Wiles' and LaCivita's statement was issued in reaction to the news that Paul Dans, the person who was in charge of producing the "Mandate For Leadership" governance guide, announced that he was leaving the project in August. Dans' departure was immediately interpreted to mean that the Trump people had engineered his ouster and had successfully gotten the Heritage Foundation to back away from it.
But is that really the case?
The 900-page "Mandate for Leadership" is already written. In fact, it was largely finished over a year ago when we first started talking about it. It's all over the internet. The producers of the document are MAGA movement operatives and it is a MAGA document whether Trump wants to claim it or not. Certainly, the Harris campaign is not going to let him off the hook:
Project 2025 is on the ballot because Donald Trump is on the ballot. This is his agenda, written by his allies, for Donald Trump to inflict on our country. Hiding the 920-page blueprint from the American people doesn’t make it less real – in fact, it should make voters more concerned about what else Trump and his allies are hiding.

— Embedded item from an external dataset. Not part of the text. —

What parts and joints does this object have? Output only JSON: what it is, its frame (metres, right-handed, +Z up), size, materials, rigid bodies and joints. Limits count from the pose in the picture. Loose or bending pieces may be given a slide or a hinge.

Trump is running around pandering to every constituency and donor group, promising anything and everything in order to get reelected. And most of what he's promising is in Project 2025 — except for the third rail issue of abortion, which he fatuously insists he's "solved" by having it go back to the states, claiming that's what everyone on all sides always wanted. That is, of course, absurd. But pretty much everything else from policies on law enforcement to trade to education and immigration are all listed on his own Agenda 47 website with very little to distinguish them from Project 2025, except for the level of detail. In other words, they see Project 2025 as a branding problem, not a substance problem. The media needs to be much more careful to explain that.
The "Mandate for Leadership" guide is only part of Project 2025. The other component is the vast personnel database that a new Trump administration will use to staff the federal government once they implement "Schedule F", an executive order that strips federal civil service protections from workers allowing them to fire thousands of federal workers and replace them with Trump loyalists. There is no doubt that this is a Trump initiative since they first wrote Schedule F during his administration. This database is as much a part of Project 2025 as the manifesto.
Project 2025 has become inconvenient for the Trump campaign but it has produced nearly all the policy it was ever going to & owns the central personnel database in the conservative movement. Trump doesn’t yet have a functioning transition team & will likely need its resources. https://t.co/v3FvDLo3O6
— Jonathan Swan (@jonathanvswan) July 30, 2024
Trump has every intention of implementing its vision. It's his vision, too. Not only would it be terrifying and dangerous, but it would also be dangerously incompetent. That wouldn't be the first time. As I noted back in 2016, when it became news that since Trump had no experience in government he was relying on the Heritage Foundation during his transition, it has a very poor record when it came to staffing a government. As the Washington Post reported over 20 years ago, Heritage was instrumental in one of the most disastrous policies of the Bush administration:
They had been hired to perform a low-level task: collecting and organizing statistics, surveys and wish lists from the Iraqi ministries for a report that would be presented to potential donors at the end of the month. But as suicide bombs and rocket attacks became almost daily occurrences, more and more senior staffers defected. In short order, six of the new young hires found themselves managing the country's $13 billion budget, making decisions affecting millions of Iraqis.
Viewed from the outside, their experience illustrates many of the problems that have beset the U.S.-led Coalition Provisional Authority (CPA), a paucity of experienced applicants, a high turnover rate, bureaucracy, partisanship and turf wars.
[...]
For months they wondered what they had in common, how their names had come to the attention of the Pentagon, until one day they figured it out: They had all posted their résumés at the Heritage Foundation, a conservative-leaning think tank.
This epic debacle was documented in the book "Imperial Life in the Emerald City" by Rajiv Chandrasekaran which revealed that the Bush administration had decided they wanted ideological litmus tests for the people who were going to build the new Iraq government from the ground up. Among the criteria were questions like whether were they "pro-life" and if they believed in unfettered gun rights, none of which had the slightest relevance to the jobs at hand.
It appears that if Trump wins in November they're going to try it again, only this time they're experimenting on their fellow Americans. And they still have clearly learned nothing from all their previous humiliating failures.